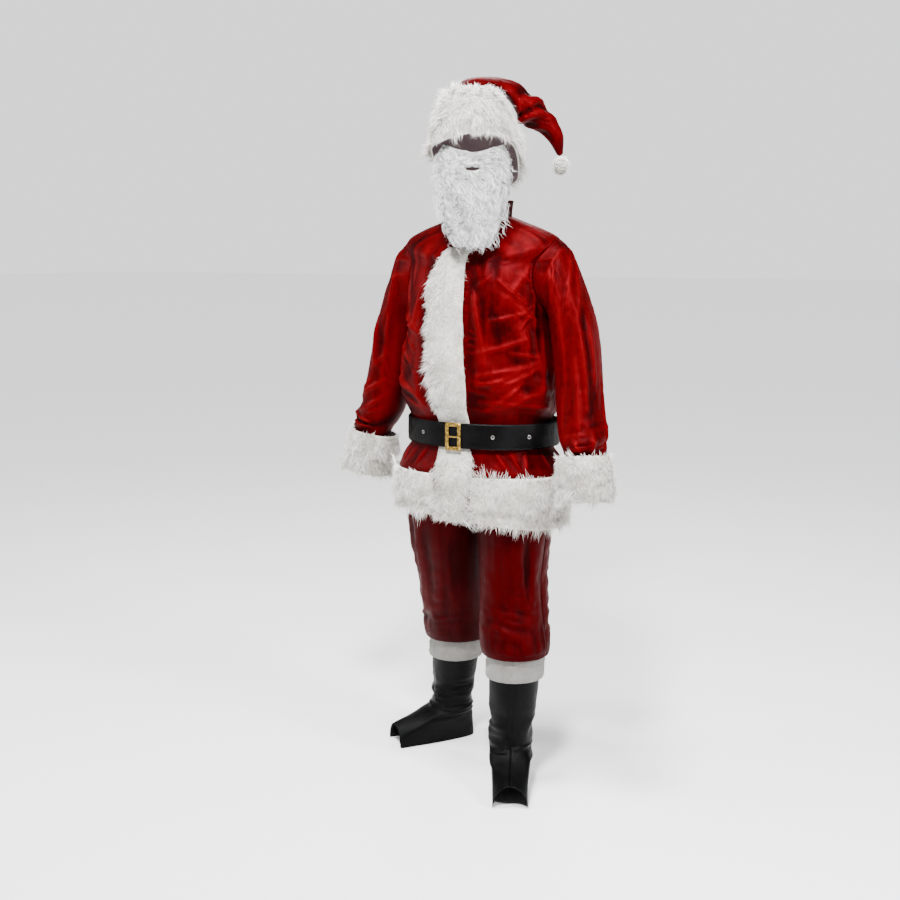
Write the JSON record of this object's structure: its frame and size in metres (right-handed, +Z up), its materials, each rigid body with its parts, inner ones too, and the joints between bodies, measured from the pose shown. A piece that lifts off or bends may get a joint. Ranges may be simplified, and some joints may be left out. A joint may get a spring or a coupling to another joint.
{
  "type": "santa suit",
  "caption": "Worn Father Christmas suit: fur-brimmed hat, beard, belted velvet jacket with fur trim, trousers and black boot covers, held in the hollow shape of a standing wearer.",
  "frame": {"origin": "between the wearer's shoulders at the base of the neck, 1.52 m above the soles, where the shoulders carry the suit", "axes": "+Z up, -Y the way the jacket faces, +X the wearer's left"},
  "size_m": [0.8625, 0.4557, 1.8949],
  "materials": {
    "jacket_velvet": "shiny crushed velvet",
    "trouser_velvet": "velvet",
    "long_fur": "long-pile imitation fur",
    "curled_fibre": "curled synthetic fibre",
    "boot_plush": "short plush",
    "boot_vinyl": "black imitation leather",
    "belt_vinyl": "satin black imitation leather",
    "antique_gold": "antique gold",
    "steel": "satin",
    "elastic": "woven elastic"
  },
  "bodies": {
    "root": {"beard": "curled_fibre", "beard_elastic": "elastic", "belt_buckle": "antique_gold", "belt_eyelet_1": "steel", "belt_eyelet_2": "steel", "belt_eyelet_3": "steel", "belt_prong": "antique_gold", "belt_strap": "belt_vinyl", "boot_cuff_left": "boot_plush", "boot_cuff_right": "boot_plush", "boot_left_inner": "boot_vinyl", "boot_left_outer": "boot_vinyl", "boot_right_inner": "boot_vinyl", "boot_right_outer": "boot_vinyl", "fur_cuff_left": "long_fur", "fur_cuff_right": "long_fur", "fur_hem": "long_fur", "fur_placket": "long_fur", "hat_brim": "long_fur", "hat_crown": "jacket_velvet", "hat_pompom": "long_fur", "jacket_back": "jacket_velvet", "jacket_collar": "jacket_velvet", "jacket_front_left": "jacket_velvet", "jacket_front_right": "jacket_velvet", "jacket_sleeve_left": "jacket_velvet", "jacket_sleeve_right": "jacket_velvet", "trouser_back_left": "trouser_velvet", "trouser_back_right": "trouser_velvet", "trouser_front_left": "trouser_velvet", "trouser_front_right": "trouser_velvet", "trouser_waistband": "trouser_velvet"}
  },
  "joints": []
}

★ ★ ★ ★ ★ ★ ★

(Problem to work on): Each line above must be printed exactly as it appears.

(Correct answer):
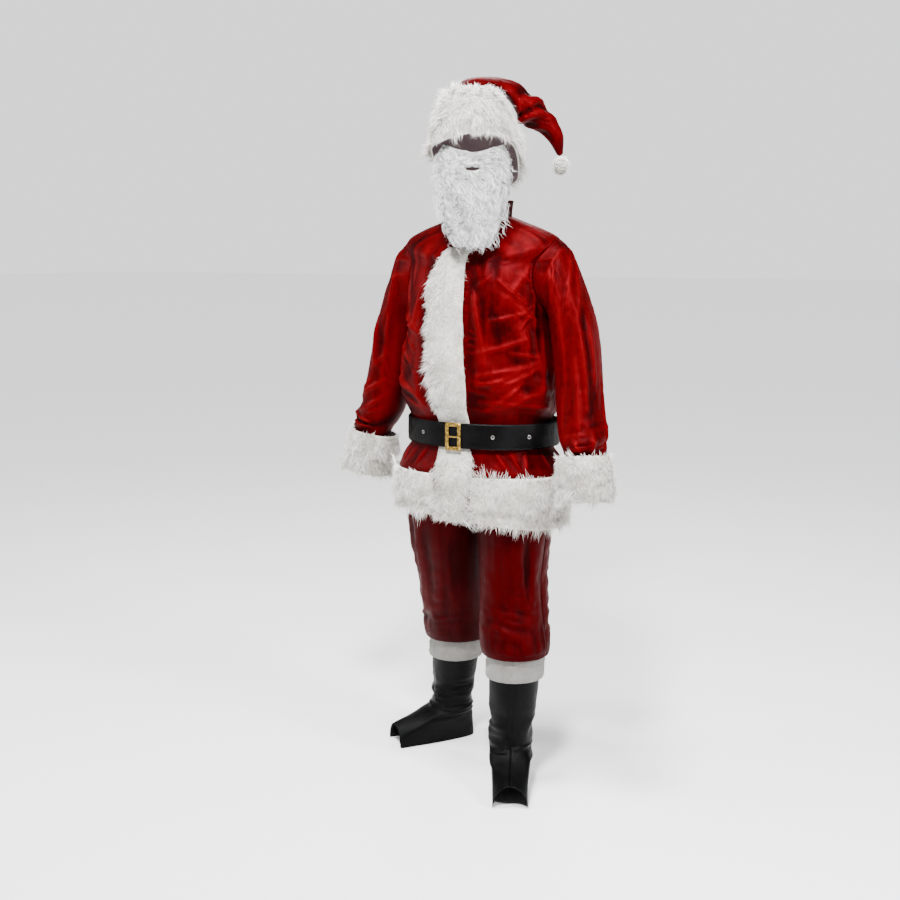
Write the JSON record of this object's structure: its frame and size in metres (right-handed, +Z up), its materials, each rigid body with its parts, inner ones too, and the joints between bodies, measured from the pose shown. A piece that lifts off or bends may get a joint. Ranges may be simplified, and some joints may be left out. A joint may get a spring or a coupling to another joint.
{
  "type": "santa suit",
  "caption": "Worn Father Christmas suit: fur-brimmed hat, beard, belted velvet jacket with fur trim, trousers and black boot covers, held in the hollow shape of a standing wearer.",
  "frame": {"origin": "between the wearer's shoulders at the base of the neck, 1.52 m above the soles, where the shoulders carry the suit", "axes": "+Z up, -Y the way the jacket faces, +X the wearer's left"},
  "size_m": [0.8625, 0.4557, 1.8949],
  "materials": {
    "jacket_velvet": "shiny crushed velvet",
    "trouser_velvet": "velvet",
    "long_fur": "long-pile imitation fur",
    "curled_fibre": "curled synthetic fibre",
    "boot_plush": "short plush",
    "boot_vinyl": "black imitation leather",
    "belt_vinyl": "satin black imitation leather",
    "antique_gold": "antique gold",
    "steel": "satin",
    "elastic": "woven elastic"
  },
  "bodies": {
    "root": {"beard": "curled_fibre", "beard_elastic": "elastic", "belt_buckle": "antique_gold", "belt_eyelet_1": "steel", "belt_eyelet_2": "steel", "belt_eyelet_3": "steel", "belt_prong": "antique_gold", "belt_strap": "belt_vinyl", "boot_cuff_left": "boot_plush", "boot_cuff_right": "boot_plush", "boot_left_inner": "boot_vinyl", "boot_left_outer": "boot_vinyl", "boot_right_inner": "boot_vinyl", "boot_right_outer": "boot_vinyl", "fur_cuff_left": "long_fur", "fur_cuff_right": "long_fur", "fur_hem": "long_fur", "fur_placket": "long_fur", "hat_brim": "long_fur", "hat_crown": "jacket_velvet", "hat_pompom": "long_fur", "jacket_back": "jacket_velvet", "jacket_collar": "jacket_velvet", "jacket_front_left": "jacket_velvet", "jacket_front_right": "jacket_velvet", "jacket_sleeve_left": "jacket_velvet", "jacket_sleeve_right": "jacket_velvet", "trouser_back_left": "trouser_velvet", "trouser_back_right": "trouser_velvet", "trouser_front_left": "trouser_velvet", "trouser_front_right": "trouser_velvet", "trouser_waistband": "trouser_velvet"}
  },
  "joints": []
}